• [Your objective]:
Include in the output exactly the lines from the opening of the data through the line containing "import Module from", and nothing more.
--
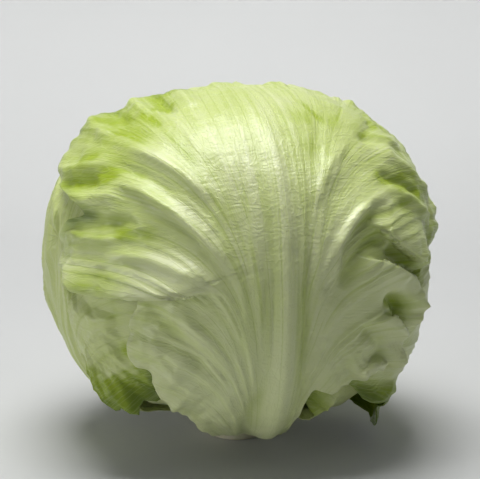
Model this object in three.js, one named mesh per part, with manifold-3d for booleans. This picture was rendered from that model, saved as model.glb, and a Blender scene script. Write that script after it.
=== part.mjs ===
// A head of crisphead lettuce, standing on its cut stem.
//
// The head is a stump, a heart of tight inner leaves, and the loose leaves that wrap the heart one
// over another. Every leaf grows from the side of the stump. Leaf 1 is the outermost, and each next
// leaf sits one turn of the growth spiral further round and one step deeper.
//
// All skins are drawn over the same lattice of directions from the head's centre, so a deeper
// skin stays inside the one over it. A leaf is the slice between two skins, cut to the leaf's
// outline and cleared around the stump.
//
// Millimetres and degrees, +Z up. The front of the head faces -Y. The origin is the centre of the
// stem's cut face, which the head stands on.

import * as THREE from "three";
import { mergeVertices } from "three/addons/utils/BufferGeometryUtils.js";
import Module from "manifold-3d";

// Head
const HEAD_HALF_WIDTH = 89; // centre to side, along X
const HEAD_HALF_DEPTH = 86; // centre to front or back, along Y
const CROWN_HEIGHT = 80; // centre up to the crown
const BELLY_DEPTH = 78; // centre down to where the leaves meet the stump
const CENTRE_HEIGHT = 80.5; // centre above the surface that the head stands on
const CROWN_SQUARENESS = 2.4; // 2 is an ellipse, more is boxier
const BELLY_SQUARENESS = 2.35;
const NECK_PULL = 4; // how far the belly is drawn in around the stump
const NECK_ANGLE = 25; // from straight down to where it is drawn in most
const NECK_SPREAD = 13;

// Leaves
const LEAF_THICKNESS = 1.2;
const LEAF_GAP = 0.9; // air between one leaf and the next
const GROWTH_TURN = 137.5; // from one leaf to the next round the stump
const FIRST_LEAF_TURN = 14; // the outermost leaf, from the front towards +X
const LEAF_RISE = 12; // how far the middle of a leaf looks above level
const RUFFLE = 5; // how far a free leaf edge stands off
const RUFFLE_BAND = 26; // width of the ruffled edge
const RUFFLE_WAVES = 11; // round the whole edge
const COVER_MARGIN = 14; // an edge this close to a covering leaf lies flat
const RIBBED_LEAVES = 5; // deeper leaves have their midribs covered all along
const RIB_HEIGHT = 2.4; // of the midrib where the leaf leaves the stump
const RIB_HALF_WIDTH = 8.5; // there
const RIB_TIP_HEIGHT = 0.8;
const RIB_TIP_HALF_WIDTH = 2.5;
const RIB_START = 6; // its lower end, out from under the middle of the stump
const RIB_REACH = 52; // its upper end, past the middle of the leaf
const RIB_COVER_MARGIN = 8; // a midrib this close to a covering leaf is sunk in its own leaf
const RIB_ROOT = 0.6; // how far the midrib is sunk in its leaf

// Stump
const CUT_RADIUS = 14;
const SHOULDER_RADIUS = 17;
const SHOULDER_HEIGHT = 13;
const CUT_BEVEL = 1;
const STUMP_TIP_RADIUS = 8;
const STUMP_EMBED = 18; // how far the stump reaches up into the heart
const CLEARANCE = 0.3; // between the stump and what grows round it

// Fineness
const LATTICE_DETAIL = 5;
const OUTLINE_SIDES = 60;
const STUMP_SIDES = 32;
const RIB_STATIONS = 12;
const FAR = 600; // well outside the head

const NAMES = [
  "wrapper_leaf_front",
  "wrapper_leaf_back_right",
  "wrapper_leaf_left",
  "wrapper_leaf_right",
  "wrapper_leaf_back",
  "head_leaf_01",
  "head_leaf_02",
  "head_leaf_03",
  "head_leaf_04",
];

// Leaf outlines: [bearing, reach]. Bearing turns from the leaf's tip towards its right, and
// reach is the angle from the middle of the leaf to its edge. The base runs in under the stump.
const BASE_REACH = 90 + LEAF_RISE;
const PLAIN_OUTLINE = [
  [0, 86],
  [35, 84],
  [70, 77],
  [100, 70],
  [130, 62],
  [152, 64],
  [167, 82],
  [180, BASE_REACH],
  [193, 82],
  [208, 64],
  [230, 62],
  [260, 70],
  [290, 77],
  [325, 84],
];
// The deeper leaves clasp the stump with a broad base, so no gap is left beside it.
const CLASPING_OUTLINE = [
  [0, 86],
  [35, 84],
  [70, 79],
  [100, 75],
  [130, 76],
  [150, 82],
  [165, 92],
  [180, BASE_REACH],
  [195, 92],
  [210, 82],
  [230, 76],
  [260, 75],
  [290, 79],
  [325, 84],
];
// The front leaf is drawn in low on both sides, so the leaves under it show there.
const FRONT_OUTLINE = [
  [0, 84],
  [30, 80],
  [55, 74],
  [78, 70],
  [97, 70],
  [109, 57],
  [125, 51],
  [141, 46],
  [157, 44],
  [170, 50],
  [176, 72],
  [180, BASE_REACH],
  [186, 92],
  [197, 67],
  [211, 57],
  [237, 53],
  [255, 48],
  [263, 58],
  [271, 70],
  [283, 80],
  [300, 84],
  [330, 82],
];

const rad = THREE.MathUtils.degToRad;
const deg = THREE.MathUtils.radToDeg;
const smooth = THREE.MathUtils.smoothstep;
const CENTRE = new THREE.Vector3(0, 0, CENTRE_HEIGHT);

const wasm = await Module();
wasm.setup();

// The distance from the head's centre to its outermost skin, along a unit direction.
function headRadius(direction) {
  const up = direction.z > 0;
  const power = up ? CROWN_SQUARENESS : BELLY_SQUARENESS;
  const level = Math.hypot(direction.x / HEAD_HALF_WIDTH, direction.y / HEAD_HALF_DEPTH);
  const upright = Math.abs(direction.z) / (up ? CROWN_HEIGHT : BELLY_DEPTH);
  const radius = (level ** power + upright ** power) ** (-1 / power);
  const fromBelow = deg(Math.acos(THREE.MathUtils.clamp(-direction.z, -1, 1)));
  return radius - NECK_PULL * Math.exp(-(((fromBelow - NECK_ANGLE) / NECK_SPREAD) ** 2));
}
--
• [Answer to this task]:
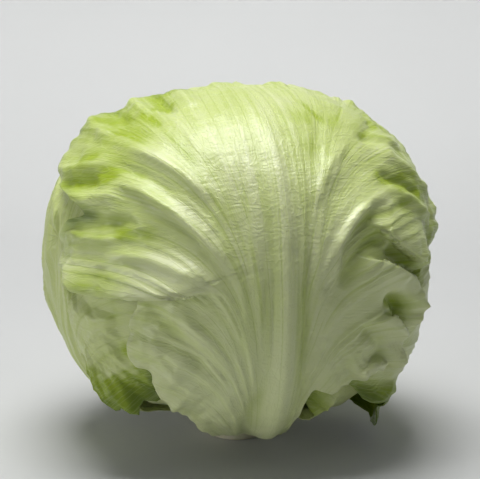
Model this object in three.js, one named mesh per part, with manifold-3d for booleans. This picture was rendered from that model, saved as model.glb, and a Blender scene script. Write that script after it.
=== part.mjs ===
// A head of crisphead lettuce, standing on its cut stem.
//
// The head is a stump, a heart of tight inner leaves, and the loose leaves that wrap the heart one
// over another. Every leaf grows from the side of the stump. Leaf 1 is the outermost, and each next
// leaf sits one turn of the growth spiral further round and one step deeper.
//
// All skins are drawn over the same lattice of directions from the head's centre, so a deeper
// skin stays inside the one over it. A leaf is the slice between two skins, cut to the leaf's
// outline and cleared around the stump.
//
// Millimetres and degrees, +Z up. The front of the head faces -Y. The origin is the centre of the
// stem's cut face, which the head stands on.

import * as THREE from "three";
import { mergeVertices } from "three/addons/utils/BufferGeometryUtils.js";
import Module from "manifold-3d";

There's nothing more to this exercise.